QUT - CPA Australia CEO - Overcoming Failures


Uploaded by TheQUTube on 02.09.2012

Transcript:
Look, in many ways, failure is in your mind too, right?
Let me give you an example.
I was twenty-seven years old and I saw a job in the paper – actually twenty-four years
old, not twenty-seven – I saw this job in the paper that was probably five times my
capability.
Why not? I’ll apply.
Well, actually, I shouldn’t say I applied because there was no ‘online’ then.
I’ll ‘apply’.
And I applied and there were four hundred candidates for this job and it came down to
two - myself and a lady.
And the unfortunate part of that era was that people would say to you, “We actually want
a male in this role.”
It was terrible but that’s how the world once was.
Anyway, so it was down to two of us and they said that, “There’s two of you and….
But the preference is you.
And all you have to do is go and sit in and do one of those… psychometric testing”,
or something to that effect.
And I’d had a bad experience at school with that psychometric testing.
I came in after lunch one day from playing football and they gave us a psychometric test
and I think they rang my parents and aid they should take him home and put him on the grass
because he’s got no future.
So I had this, sort of, picture of these testing things being terrible.
So I sat in this room, this lady had a stop watch and I just began literally sweating.
Sweating! To the point of it’s uncontrollable.
And I started doing this test, which is easy enough and I just couldn’t do it.
So I got up, I said, “I’m sorry. I can’t do this” And I got up and I left.
Now that’s probably the last recorded failure I remember, and I call it a failure because
I didn’t try it.
And I got on the train in Sydney and at that time there was graffiti on the train wall
in Town Hall Station, if anyone knows Sydney.
And it said, ‘Consume, Be Silent and Die.’
And I’ve gone on the train, I’ve just had this terrible experience, I’ve looked
at this graffiti and I though, “My god, what a day am I having.”

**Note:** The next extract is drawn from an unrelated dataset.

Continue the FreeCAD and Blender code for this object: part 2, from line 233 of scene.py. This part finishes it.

And I was so convinced that my embarrassment would kill me and then within a day or so,
it dawned on me.
I don’t know what happened but it dawned on me that no one’s ever going to know that.

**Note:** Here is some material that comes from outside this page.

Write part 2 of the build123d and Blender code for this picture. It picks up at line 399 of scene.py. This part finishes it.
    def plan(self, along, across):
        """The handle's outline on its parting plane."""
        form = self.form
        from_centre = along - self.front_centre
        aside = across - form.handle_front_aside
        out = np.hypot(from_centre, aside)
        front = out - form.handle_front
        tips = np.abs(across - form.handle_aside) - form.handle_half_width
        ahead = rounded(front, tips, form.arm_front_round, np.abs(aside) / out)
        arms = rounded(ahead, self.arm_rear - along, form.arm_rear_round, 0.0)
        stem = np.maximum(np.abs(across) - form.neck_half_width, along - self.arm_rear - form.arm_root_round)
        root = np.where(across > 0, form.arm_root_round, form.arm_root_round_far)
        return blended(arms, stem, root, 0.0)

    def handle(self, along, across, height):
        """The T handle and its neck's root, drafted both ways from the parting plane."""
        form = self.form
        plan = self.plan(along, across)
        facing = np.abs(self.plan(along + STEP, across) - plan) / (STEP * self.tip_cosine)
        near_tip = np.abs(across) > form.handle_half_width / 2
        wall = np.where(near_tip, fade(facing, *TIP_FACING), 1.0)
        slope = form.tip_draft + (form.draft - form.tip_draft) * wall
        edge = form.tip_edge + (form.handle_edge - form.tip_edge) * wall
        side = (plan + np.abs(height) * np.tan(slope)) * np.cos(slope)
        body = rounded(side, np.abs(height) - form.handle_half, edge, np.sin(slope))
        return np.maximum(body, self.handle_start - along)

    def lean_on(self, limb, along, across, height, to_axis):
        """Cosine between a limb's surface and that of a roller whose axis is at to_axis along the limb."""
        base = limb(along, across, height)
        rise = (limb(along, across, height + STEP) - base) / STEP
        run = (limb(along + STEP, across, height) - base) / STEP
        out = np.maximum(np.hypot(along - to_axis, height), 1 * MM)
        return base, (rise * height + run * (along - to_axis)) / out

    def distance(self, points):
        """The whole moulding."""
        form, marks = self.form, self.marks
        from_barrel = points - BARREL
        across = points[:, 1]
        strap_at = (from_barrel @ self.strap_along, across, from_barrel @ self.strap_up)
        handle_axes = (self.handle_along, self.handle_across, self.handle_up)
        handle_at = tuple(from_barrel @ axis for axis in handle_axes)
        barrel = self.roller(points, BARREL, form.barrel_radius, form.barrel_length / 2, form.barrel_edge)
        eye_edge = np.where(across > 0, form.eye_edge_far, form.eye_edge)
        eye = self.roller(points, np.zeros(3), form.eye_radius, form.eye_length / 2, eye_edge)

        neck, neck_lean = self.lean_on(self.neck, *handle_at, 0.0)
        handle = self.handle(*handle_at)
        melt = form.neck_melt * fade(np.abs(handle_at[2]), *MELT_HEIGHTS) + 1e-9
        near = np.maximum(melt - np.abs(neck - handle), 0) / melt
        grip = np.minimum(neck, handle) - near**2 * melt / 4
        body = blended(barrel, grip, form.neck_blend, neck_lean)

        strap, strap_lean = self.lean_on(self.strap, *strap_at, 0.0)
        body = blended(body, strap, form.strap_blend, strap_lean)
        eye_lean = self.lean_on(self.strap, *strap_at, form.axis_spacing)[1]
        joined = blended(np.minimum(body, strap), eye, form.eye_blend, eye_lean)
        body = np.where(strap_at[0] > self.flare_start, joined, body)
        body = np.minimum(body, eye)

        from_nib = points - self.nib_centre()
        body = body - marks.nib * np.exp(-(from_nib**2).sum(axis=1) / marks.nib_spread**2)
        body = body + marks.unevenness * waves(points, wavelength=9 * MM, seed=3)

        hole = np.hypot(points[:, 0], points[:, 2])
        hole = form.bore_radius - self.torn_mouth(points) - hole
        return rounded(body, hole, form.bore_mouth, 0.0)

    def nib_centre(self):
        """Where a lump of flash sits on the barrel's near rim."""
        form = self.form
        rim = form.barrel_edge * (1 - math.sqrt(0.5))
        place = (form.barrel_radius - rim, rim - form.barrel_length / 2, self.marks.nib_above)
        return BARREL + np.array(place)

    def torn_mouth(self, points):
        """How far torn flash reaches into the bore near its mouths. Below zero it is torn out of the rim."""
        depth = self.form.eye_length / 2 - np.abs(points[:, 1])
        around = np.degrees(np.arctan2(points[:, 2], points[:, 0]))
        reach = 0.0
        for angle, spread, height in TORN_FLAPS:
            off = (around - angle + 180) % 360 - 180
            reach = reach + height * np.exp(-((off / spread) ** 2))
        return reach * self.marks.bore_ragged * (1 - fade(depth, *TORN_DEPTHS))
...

And I can just get up and start again tomorrow.
And it dawned on me that people don’t care enough to worry about your embarrassment or
my embarrassment.
And to some extent that was the turning point for me because it taught me…
I always had a confidence to try things but I didn’t have the confidence to try things
and fail and now I just have a confidence to try things and fail.
If this was a failure, I can live with it.
I believe it won’t be – it’s already indicating it’s not but it’s okay.
You know, it’s okay to try.
I think if you protect yourself all your life and you don’t make any decisions about something
because you want to be safe, I think that’s… in some ways, that’s failure.
I think you’ve got to know that in the nursing home, which is a long way away, in the nursing
home you don’t want to say, “There’s all these things I wanted to try.”
I do not want to be a really healthy, fit person in a nursing home.
I want to be exhausted because I’ve tried the things I wanted to try.
And it’s like momentum – you try something, it works, you try something else and it works.
Just like you finish your course, you try another course, you know?
And that’s why it’s important to not, not to hold back - to actually try.
Yeah, look, it’s true that I think everyone goes through in their life and has their moments.
If the truth be know, when I grew up my mother was chronically ill with depression.
So when I grew up we, sort of, learnt to - she was fantastic and I was very close to her
- but she would go in and out of her cycles.
And, you know, I learnt, I learnt to almost quarantine it when she was unwell and just
manage my life in a little box at school and just have a good time at school.
Knowing that she loved me, I loved her and that basically I could walk through anything
once I learnt to do that.
So I guess I didn’t know that as a child but I learnt to quarantine the things that
I didn’t like or the things that I thought were very hard and then I - it allows me to
keep going.
But I’ll tell you one technique I’ve used, and I still use it.
In fact, my family would tell you this – is if I’ve really had a bad day, I look in
the mirror and remind myself not to listen to them.
They’ll occasionally hear me ranting in front of a mirror, just the little mantra
I have that says, ‘don’t listen to them, keep believing.’
So you do have to keep driving yourself but a great technique is if you quarantine things
that are difficult and don’t… don’t let them prevail all your thoughts.
No matter what the news is that you deal with in life it really does come down to the fact
that most aspects of life can be positive, even in a really bad situation.
And you’ve just got to get up.
And I don’t wish it on you, but the more times you fall over early in your career,
the stronger you get and once you crawl up and get up and walk again, you recognise,
you know, what doesn’t kill me is good for me.